Much has been made recently of the increasing military advances into sovereign territory made by Russia. It would appear that the United Kingdom and NATO have reached their limit on what they are willing to accept.
Britain is set to take the lead and spearhead a new rapid reaction NATO task force to attempt to deter Russia from further excursions and violence in Ukraine and other former Eastern Bloc states in Eastern Europe, David Cameron has said. On the final day of the summit in South Wales, the Prime Minister has stated that Britain will be the first of, hopefully, many countries to take charge of the 4,000 strong force which could well be put into duty as early as next year.
The UK is set to commit the largest amount of troops, 1,000, as a battle group for this force and would also be committing to manning the headquarters for the full complement of 4,000. The headquarters will also act as command centre, from which troops can be deployed within two to five days in the event that Russia does again take up arms against another country.
Cameron has also confirmed that the European Union will push through plans to impose economic sanctions against Russia, despite the ceasefire order which was signed. This may be due to the latest bombardment which has taken place in Ukraine. The Prime Minister has welcomed the truce but has stated that unless targets which would lead to a peaceful solution were met, the sanctions would remain in place. The Prime Minister has also celebrated a “hard-fought” victory in which the member states of the European Union have been cutting defence budgets and have promised to reverse the trend. Mr. Cameron has committed the UK to spending 2% of GDP on defence over the next decade with a fifth of that money to be spent on major new equipment namely rockets and, most likely, drones. He sought to reassure the European Union despite the cut in soldiers that the project which will add an aircraft carrier to the Navy will continue to go ahead and not be sold off; this should enable the UK to have an aircraft carrier available at all times.
The main purpose of this force however, is to reassure our allies in Eastern Europe that they will not be left to the tyranny of Russia and will be supported by those in the West. Estonia, Latvia and Lithuania currently fear they could be the next targets of Soviet aggression and this force has been put together to help provide assistance should the worst happen. Troops are set to be provided by all member states on a rotational basis. The force shall have a base in Poland and will be supported by “pre-positioning” of supplies of fuel and ammunition should the need to be in Eastern Europe arise.
David Cameron has also stated that 3,500 troops will be sent on missions throughout Eastern Europe through 2015 and make a attempt to maintain strong relationships with those countries. “We will continue our efforts to support Ukraine, including by providing financial assistance to improve their command, control and communication capabilities,” said the Prime Minister. He followed this statement by saying “No one will leave here with any doubt that our collective security is as strong as it has ever been. The alliance is firmly committed to providing ongoing reassurance to our Eastern allies.” These strong statements were supported by the United States President Barrack Obama who was quoted as saying “This commitment makes clear that NATO will not be complacent,”
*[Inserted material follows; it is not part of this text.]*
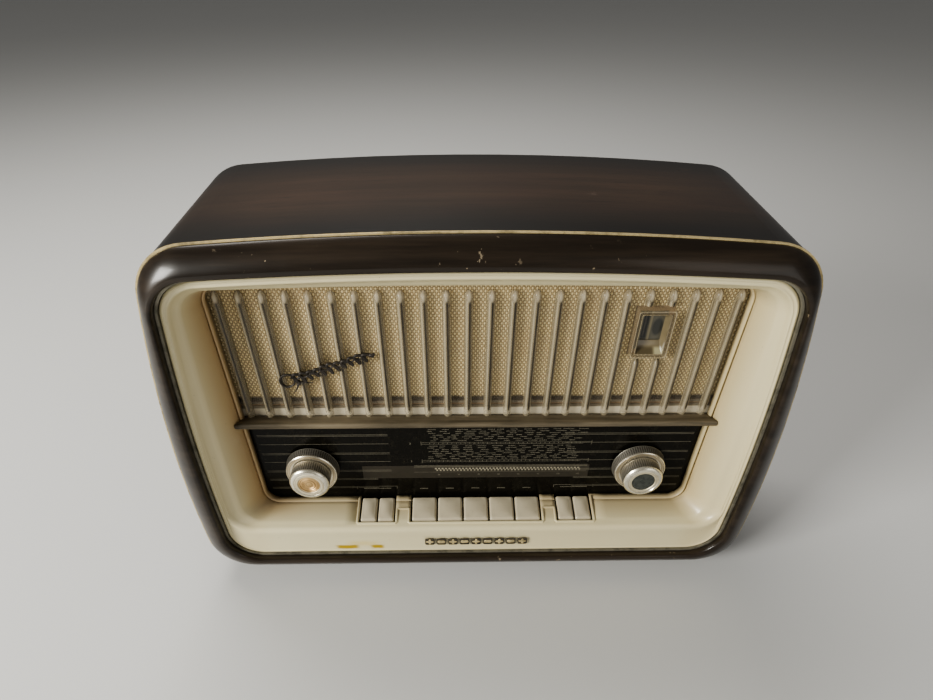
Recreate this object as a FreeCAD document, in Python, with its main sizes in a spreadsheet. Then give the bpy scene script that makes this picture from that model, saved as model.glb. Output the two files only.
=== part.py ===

Cameron has also vehemently denied the allegation that Russia is “getting away” with their aggression nor that there was a partition to be made in Ukraine. “We stand firmly behind Ukraine’s right to make its own decisions, not to have them dictated by Russian tanks rolling over the border,” he said. Thus far sanctions have proved effective as the Russian economy has plummeted. The support of the US as well as the full backing of the EU may have led Vladimir Putin to back down from his previous aggression as there are promises of “more pressure” should Russian forces not withdraw. Mr. Cameron has also stated “I am confident that we are taking the right approach.”
NATO’s secretary general, Anders Fogh Rasmussen, has suggested that progress towards that 2% figure will be reviewed at future conferences but has warned “This is no easy task, and there is much work to do,”. He has also remarked that the creation of this reactionary force would “send a clear message to any potential aggressor: should you even think of attacking an ally, you will be facing the whole alliance”.
This move towards a more unified West against Russia has led to many comparisons to the Cold War. A conflict not fought on battlefields but in space and with other countries acting as proxies for the violence which the two hemispheres wished to visit upon one another. It also led to one of the most pronounced failures of a communist economy and constant fear of a nuclear holocaust, a fear which, outside of Call of Duty, has not been real for anyone of this generation. We as citizens of the world may have to ready ourselves for a future where there is again increased tension between East and West. Should things become like they were less than a century ago there should be a real fear of what could happen between these two powers, both of whom may be too proud to back down.
Let us hope that this does not occur and that all interest can be protected and that there is no more needless loss of life over what could be perceived from Russia as little more than a show of dominance. It is my sincere wish despite the positive steps towards a military solution that the soldiers which will be a part of this force never have to leave their base and fight a war which could end the world as we have known it.